The Curator of Papal Artifacts, Father Richard Kunst
A message on this First Sunday of Advent
Last weekend we celebrated the Feast of Christ the King: the last Sunday of Ordinary Time. It is one of my favorite liturgical feasts because it was established by one of my favorite popes, Pius XI (1922-1939) and because it was written to stave off a growing secularism in society.
And there is no better example of that growing secularism than the crazy commercialism of Christmas. We celebrate the birth of Jesus the Messiah in Christmas, and yet nearly every mention of Him is done away with. It’s like celebrating your child’s or friend’s birthday and telling them about how great the party is going to be but then asking them not to come. It is ridiculous.
You may not know this, but the origin of gift giving at Christmas goes way back in history to a time when it was in imitation of the gift of God’s Son to us. The faithful way of looking at Christmas is to see that Christ is God’s greatest gift and to try to imitate that love by sharing gifts with those who are important to us. So Christmas wasn’t meant to be a way to strengthen the economy, but a way to imitate God. When we look at gift giving apart from this, then we make Christmas something other than what it is.
Gift giving is a great thing, but when we spend money buying things the receiver will never use, then we are wasting money. A practice that is becoming more common is the pooling of money that would otherwise be used on meaningless gifts and instead giving it to a worthy charity.
Something to give some thought to.
Remember the meaning of the origin of gift giving at Christmas. —Father Richard Kunst, Curator
Papal Artifacts celebrates the beginning of the liturgical year 2022.
The Featured Image
Chalice Commemorating the 50th Anniversary of Pope Leo XIII’s Priesthood
This is a silver chalice belonging to Pope Leo XIII that he both used and gave as a gift to commemorate the 50th anniversary of his priesthood in 1887. It’s all silver with his papal coat of arms engraved on its base.
As precious an item as this is, it really is because it leads back to the Eucharist, having contained the Precious Blood of Christ. It all leads back to Jesus Christ, sacramentally. So as spectacular as the chalice is, what’s more important is what has been inside of it.
So we can look at this and be amazed to think Pope Leo XIII used this, but what’s more amazing is that Christ shed his blood and gave it to us to drink and this vessel has contained it.
Having this chalice is a good way to stay connected to this Pope because as a priest of the Diocese of Duluth, I’m aware he established our Diocese in 1889. So it’s a real good connection to our founding Holy Father.

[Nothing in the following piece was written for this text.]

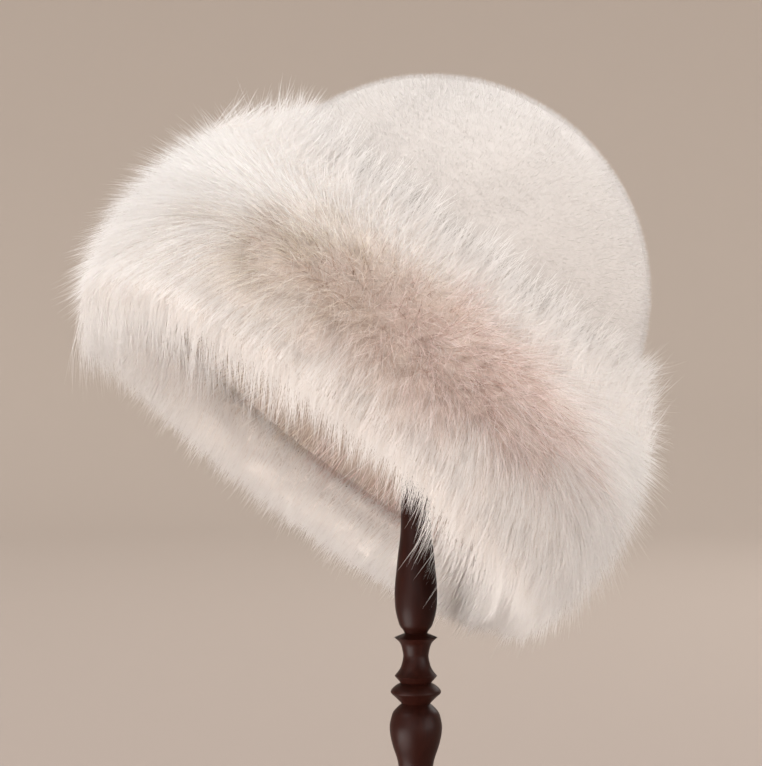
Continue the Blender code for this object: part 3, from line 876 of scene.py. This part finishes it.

Pope Leo XIII, until Pope John Paul II, was the second longest reigning pope in history. When elected, he was 68 years old. He actually followed Pius IX, who at present, is the longest reigning pope in history. Pius IX died in 1878. After a very long pontificate, they usually try to elect an older guy, so the pontificate will be for a briefer period of time. But he fooled them! He lived so long that he ended by being the second longest reigning pope in history, (until the reign of Pope St. John Paul II) dying in 1903.